Print each line of the listing once more, precisely as given.
** Start GIVEN DATA **
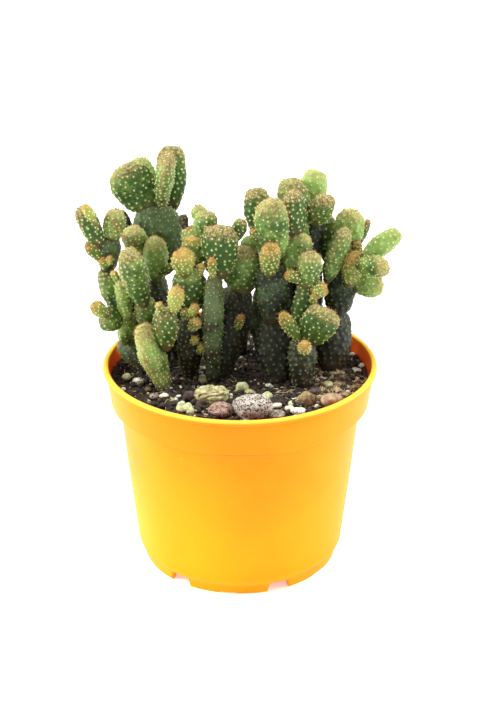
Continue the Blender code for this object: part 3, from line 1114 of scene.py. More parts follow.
@dataclass(frozen=True)
class Bud:
    """A small pad that is too slight for a CAD node of its own.

    It sprouts from its host's skin at `along` (a share of the length) and `around` (degrees,
    0 at the right edge and 90 on the face). On the soil those are its X and Y. `reach` runs
    from its foot to its tip and `face` is the heading of its broad side, 0 towards the front.
    Rounding shrinks the body, which `round_width` and `round_length` make up for.
    """

    name: str
    host: str
    along: float
    around: float
    reach: tuple[float, float, float]
    width: float
    thickness: float
    face: float
    look: Growth
    fullness: float = 2.3
    neck: float = 0.6
    round_width: float = 0.54
    round_length: float = 1.02

    def body(self, foot: Vector) -> tuple[bpy.types.Mesh, Grip]:
        """Model the bud's smooth body.

        Args:
            foot: Where it meets its host.

        Returns:
            The mesh and its frame.
        """
        reach = Vector(self.reach) * MM
        length = reach.length
        along = reach.normalized()
        heading = math.radians(self.face)
        facing = Vector((math.sin(heading), -math.cos(heading), 0))
        facing = (facing - facing.dot(along) * along).normalized()
        across = along.cross(facing)
        bm = bmesh.new()
        bmesh.ops.create_uvsphere(bm, u_segments=10, v_segments=7, radius=0.5)
        for vert in bm.verts:
            share = vert.co.z + 0.5
            ring = math.hypot(vert.co.x, vert.co.y)
            if ring > MERGE:
                full = max(0.0, 1 - abs(2 * share - 1) ** self.fullness) ** (1 / self.fullness)
                neck = self.neck + (1 - self.neck) * smooth_rise(share, 0.0, 0.55)
                vert.co.xy *= self.round_width * full * neck / ring
        turn = Matrix((across, facing, along)).transposed().to_4x4()
        size = (self.width * MM, self.thickness * MM, length * self.round_length, 1)
        middle = Matrix.Translation(foot + reach / 2)
        bmesh.ops.transform(bm, matrix=middle @ turn @ Matrix.Diagonal(size), verts=bm.verts)
        mesh = Workshop.rounded(Workshop.close(bm, self.name, True), 2)
        grip = Grip(foot, along, across, facing, length, self.width * MM, self.thickness * MM)
        return mesh, grip


@dataclass
class Clump:
    """The whole plant: every pad in its CAD node's place, and the buds that grow on them."""

    pads: dict[str, tuple[str, Growth]]
    buds: tuple[Bud, ...]
    small_length: float = 20.0
    stem_root: float = 4.0
    # Painted shade: how much darker a stem's tone grows towards the soil.
    stem_painted_shade: float = 0.7
    bud_shape: dict[str, float] = field(
        default_factory=lambda: {
            "tubercle": 0.2, "tubercle_radius": 0.9, "plump": 0.2,
            "unevenness": 0.3, "wool_radius": 0.33, "root": 1.2,
        }
    )
    grips: dict[str, tuple[Grip, BVHTree]] = field(default_factory=dict)

    def build(self, palette: Palette) -> None:
        """Build and dress every pad, then every bud.

        Args:
            palette: The finishes.
        """
        trees = {name: Workshop.tree(frame["nodes"][name].data) for name in self.pads}
        for name, (parent, look) in self.pads.items():
            self.build_pad(name, parent, look, trees, palette)
        for bud in self.buds:
            self.build_bud(bud, palette)

    def build_pad(
        self, name: str, parent: str, look: Growth, trees: dict[str, BVHTree], palette: Palette
    ) -> None:
        """Build one pad over its CAD node.

        Args:
            name: The node.
            parent: The node it grows from, or "soil".
            look: Its looks.
            trees: Search trees of all the pads' nodes.
            palette: The finishes.
        """
        mesh = Workshop.close(Workshop.merged_copy(name), name)
        points = Workshop.points(mesh)
        if parent == "soil":
            lowest = points[points[:, 2].argmin()]
        else:
            gaps = [trees[parent].find_nearest(Vector(point))[3] for point in points]
            lowest = points[int(np.argmin(gaps))]
        grip = Grip.measured(points, Vector(lowest))
        levels = 2 if grip.length < self.small_length * MM else 3
        mesh = Workshop.rounded(mesh, levels)
        paddle = Paddle(name + "_skin", mesh, grip, look, SLOTS[name], (name,))
        if parent == "soil":
            paddle.root = self.stem_root
            paddle.foot_painted_shade = self.stem_painted_shade
        paddle.grow(palette)
        self.grips[name] = (grip, Workshop.tree(mesh))
        LOG.info("%s: %d areoles", name, len(paddle.seats))

    def build_bud(self, bud: Bud, palette: Palette) -> None:
        """Build one bud on its host pad.

        Args:
            bud: The bud.
            palette: The finishes.
        """
        if bud.host == "soil":
            foot = Vector((bud.along * MM, bud.around * MM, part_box("soil")[1].z))
            shape = {"root": self.stem_root}
        else:
            grip, tree = self.grips[bud.host]
            found = grip.seat(tree, bud.along, math.radians(bud.around))
            if found is None:
                LOG.warning("%s has no seat on %s", bud.name, bud.host)
                return
            foot = found[0]
            shape = self.bud_shape
        mesh, own = bud.body(foot)
        paddle = Paddle(bud.name, mesh, own, bud.look, bud.look.skin.value, **shape)
        paddle.grow(palette)
        self.grips[bud.name] = (own, Workshop.tree(mesh))
        LOG.info("%s: %d areoles", bud.name, len(paddle.seats))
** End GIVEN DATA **
→ **FULL OUTPUT**:
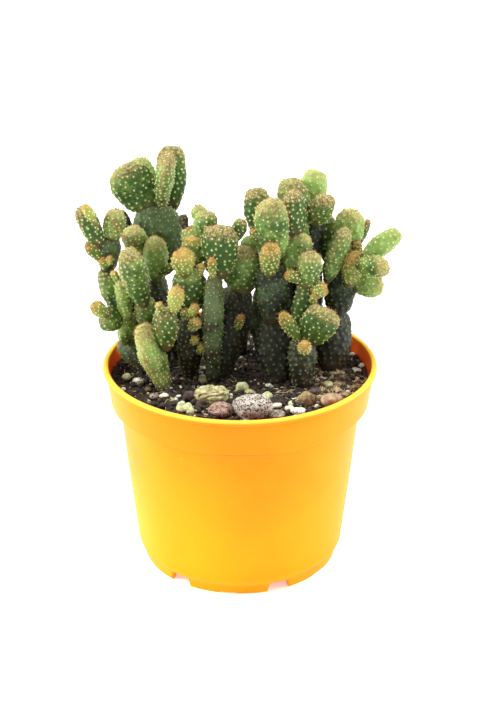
Continue the Blender code for this object: part 3, from line 1114 of scene.py. More parts follow.
@dataclass(frozen=True)
class Bud:
    """A small pad that is too slight for a CAD node of its own.

    It sprouts from its host's skin at `along` (a share of the length) and `around` (degrees,
    0 at the right edge and 90 on the face). On the soil those are its X and Y. `reach` runs
    from its foot to its tip and `face` is the heading of its broad side, 0 towards the front.
    Rounding shrinks the body, which `round_width` and `round_length` make up for.
    """

    name: str
    host: str
    along: float
    around: float
    reach: tuple[float, float, float]
    width: float
    thickness: float
    face: float
    look: Growth
    fullness: float = 2.3
    neck: float = 0.6
    round_width: float = 0.54
    round_length: float = 1.02

    def body(self, foot: Vector) -> tuple[bpy.types.Mesh, Grip]:
        """Model the bud's smooth body.

        Args:
            foot: Where it meets its host.

        Returns:
            The mesh and its frame.
        """
        reach = Vector(self.reach) * MM
        length = reach.length
        along = reach.normalized()
        heading = math.radians(self.face)
        facing = Vector((math.sin(heading), -math.cos(heading), 0))
        facing = (facing - facing.dot(along) * along).normalized()
        across = along.cross(facing)
        bm = bmesh.new()
        bmesh.ops.create_uvsphere(bm, u_segments=10, v_segments=7, radius=0.5)
        for vert in bm.verts:
            share = vert.co.z + 0.5
            ring = math.hypot(vert.co.x, vert.co.y)
            if ring > MERGE:
                full = max(0.0, 1 - abs(2 * share - 1) ** self.fullness) ** (1 / self.fullness)
                neck = self.neck + (1 - self.neck) * smooth_rise(share, 0.0, 0.55)
                vert.co.xy *= self.round_width * full * neck / ring
        turn = Matrix((across, facing, along)).transposed().to_4x4()
        size = (self.width * MM, self.thickness * MM, length * self.round_length, 1)
        middle = Matrix.Translation(foot + reach / 2)
        bmesh.ops.transform(bm, matrix=middle @ turn @ Matrix.Diagonal(size), verts=bm.verts)
        mesh = Workshop.rounded(Workshop.close(bm, self.name, True), 2)
        grip = Grip(foot, along, across, facing, length, self.width * MM, self.thickness * MM)
        return mesh, grip


@dataclass
class Clump:
    """The whole plant: every pad in its CAD node's place, and the buds that grow on them."""

    pads: dict[str, tuple[str, Growth]]
    buds: tuple[Bud, ...]
    small_length: float = 20.0
    stem_root: float = 4.0
    # Painted shade: how much darker a stem's tone grows towards the soil.
    stem_painted_shade: float = 0.7
    bud_shape: dict[str, float] = field(
        default_factory=lambda: {
            "tubercle": 0.2, "tubercle_radius": 0.9, "plump": 0.2,
            "unevenness": 0.3, "wool_radius": 0.33, "root": 1.2,
        }
    )
    grips: dict[str, tuple[Grip, BVHTree]] = field(default_factory=dict)

    def build(self, palette: Palette) -> None:
        """Build and dress every pad, then every bud.

        Args:
            palette: The finishes.
        """
        trees = {name: Workshop.tree(frame["nodes"][name].data) for name in self.pads}
        for name, (parent, look) in self.pads.items():
            self.build_pad(name, parent, look, trees, palette)
        for bud in self.buds:
            self.build_bud(bud, palette)

    def build_pad(
        self, name: str, parent: str, look: Growth, trees: dict[str, BVHTree], palette: Palette
    ) -> None:
        """Build one pad over its CAD node.

        Args:
            name: The node.
            parent: The node it grows from, or "soil".
            look: Its looks.
            trees: Search trees of all the pads' nodes.
            palette: The finishes.
        """
        mesh = Workshop.close(Workshop.merged_copy(name), name)
        points = Workshop.points(mesh)
        if parent == "soil":
            lowest = points[points[:, 2].argmin()]
        else:
            gaps = [trees[parent].find_nearest(Vector(point))[3] for point in points]
            lowest = points[int(np.argmin(gaps))]
        grip = Grip.measured(points, Vector(lowest))
        levels = 2 if grip.length < self.small_length * MM else 3
        mesh = Workshop.rounded(mesh, levels)
        paddle = Paddle(name + "_skin", mesh, grip, look, SLOTS[name], (name,))
        if parent == "soil":
            paddle.root = self.stem_root
            paddle.foot_painted_shade = self.stem_painted_shade
        paddle.grow(palette)
        self.grips[name] = (grip, Workshop.tree(mesh))
        LOG.info("%s: %d areoles", name, len(paddle.seats))

    def build_bud(self, bud: Bud, palette: Palette) -> None:
        """Build one bud on its host pad.

        Args:
            bud: The bud.
            palette: The finishes.
        """
        if bud.host == "soil":
            foot = Vector((bud.along * MM, bud.around * MM, part_box("soil")[1].z))
            shape = {"root": self.stem_root}
        else:
            grip, tree = self.grips[bud.host]
            found = grip.seat(tree, bud.along, math.radians(bud.around))
            if found is None:
                LOG.warning("%s has no seat on %s", bud.name, bud.host)
                return
            foot = found[0]
            shape = self.bud_shape
        mesh, own = bud.body(foot)
        paddle = Paddle(bud.name, mesh, own, bud.look, bud.look.skin.value, **shape)
        paddle.grow(palette)
        self.grips[bud.name] = (own, Workshop.tree(mesh))
        LOG.info("%s: %d areoles", bud.name, len(paddle.seats))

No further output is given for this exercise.